Gold Miners Feared Dead in Congo After Landslide

Thousands of people were working on the informal mining site in eastern Congo, in an area controlled by an armed militia | By RUTH MACLEAN and JUSTIN MAKANGARA

A landslide at an informal gold mine in the Democratic Republic of Congo where thousands of people were working has left an unknown number of people trapped underground since Sunday.

An official with the armed group that controls the area in eastern Congo where the mining accident occurred confirmed the landslide in a phone call on Tuesday. The official, Élie Rubabura, said that a team was searching for people in 14 shafts at the site in Lomera.

While thousands of miners have been digging in Lomera in recent months, the number of miners who were in the shafts on Sunday is not known. Twelve people have been rescued, Mr. Rubabura said, adding that the number of missing would be released only once the search was over.

The Lomera site is an artisanal mine, meaning it is not operated by a mining company with professional equipment but by workers who use basic tools to extract ore, often in dangerous conditions.

Official information on any casualties and exactly how many people are missing has been difficult to confirm. Lomera is in territory controlled by M23, a militia backed by neighboring Rwanda. After the landslide, M23 shut down all mining and trading in Lomera until further notice, prompting many people to leave the village.

On Tuesday, M23 members walked around the site issuing instructions to those who remained, telling them not to film or speak to journalists. There was no sign that a serious search for survivors was underway, according to a local journalist, who insisted on anonymity out of fear of his safety.
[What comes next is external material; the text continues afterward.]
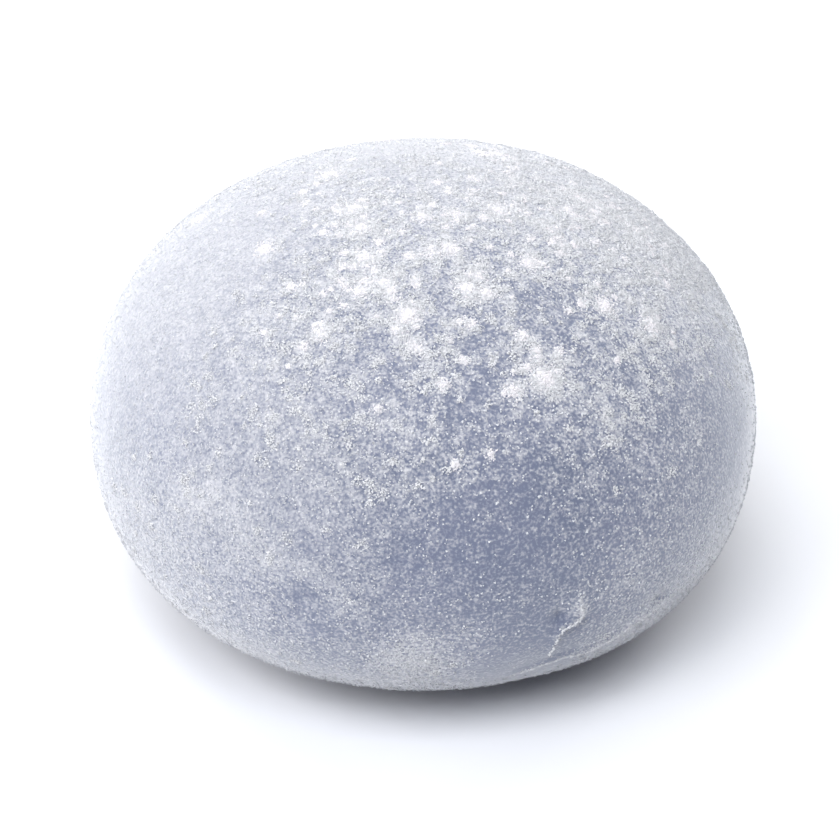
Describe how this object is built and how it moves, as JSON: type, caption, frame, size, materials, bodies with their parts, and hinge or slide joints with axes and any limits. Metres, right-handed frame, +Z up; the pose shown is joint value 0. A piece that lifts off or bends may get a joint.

A Congolese government agency responsible for assisting and supervising artisanal miners, SAEMAPE, normally has representatives at mining sites like Lomera, collecting and disseminating information on events like landslides and floods, which are common in Congo. But SAEMAPE officials were forced to leave when M23 seized control of the mine and its surrounding area this year, and did not respond to calls.

Before December, Lomera was a small, sleepy lakeside village in South Kivu and home to about 1,500 people. Then, gold was discovered, and thousands of prospectors flocked to the village seeking their fortune, rapidly turning it into a mess of mine shafts, heaps of earth and flimsy tarpaulin shelters.

Doctors Without Borders said the population ballooned to about 12,000 people, who live in extremely crowded and insanitary conditions — perfect for a severe cholera outbreak, which soon followed.

According to a youth worker in the nearby city of Bukavu, hundreds of children were among those working at the site.

A spokesman for Doctors Without Borders, which has been working to fight the cholera outbreak in Lomera, said that he did not know how many people were injured in the landslide, since local officials had taken the wounded to the nearby town of Bukavu.

The number of people risking their lives to make a living digging for minerals is growing globally. About 45 million people work directly in artisanal and small-scale mining worldwide, according to the World Bank, and 180 million do so indirectly. It is a growing sector, driven by high demand for minerals: In the 1990s, artisanal and small-scale mining represented about 4 percent of the world’s supply of gold. That has since increased to 20 percent.

Congo’s formal mining sector earns the government export revenue and contributes to its gross domestic product. But artisanal mining provides far more employment, albeit informal and often dangerous work.

This year, Rwanda seized large amounts of Congolese land rich in minerals. In a yet-to-be-released report seen by The New York Times, United Nations experts recently wrote that M23 and its political arm, Alliance Fleuve Congo, had “secured Rwanda’s access to mineral-rich territories and fertile land.”

A trader who worked in Lomera, Dieubi Bisimwa, said that most people at the mine thought that those who had not yet escaped would have died underground by now, and that it would not be possible to recover their bodies.
“The families are mourning their missing loved ones,” the trader said.

Mr. Bisimwa said that other traders and miners thought the site should be treated as a tomb, and a memorial service should be held to commemorate the dead.

And then, he said, they could move on and get back to work.

“Nothing concrete has been done for three days now since the incident,” Mr. Bisimwa said. “We hope things will return to normal.”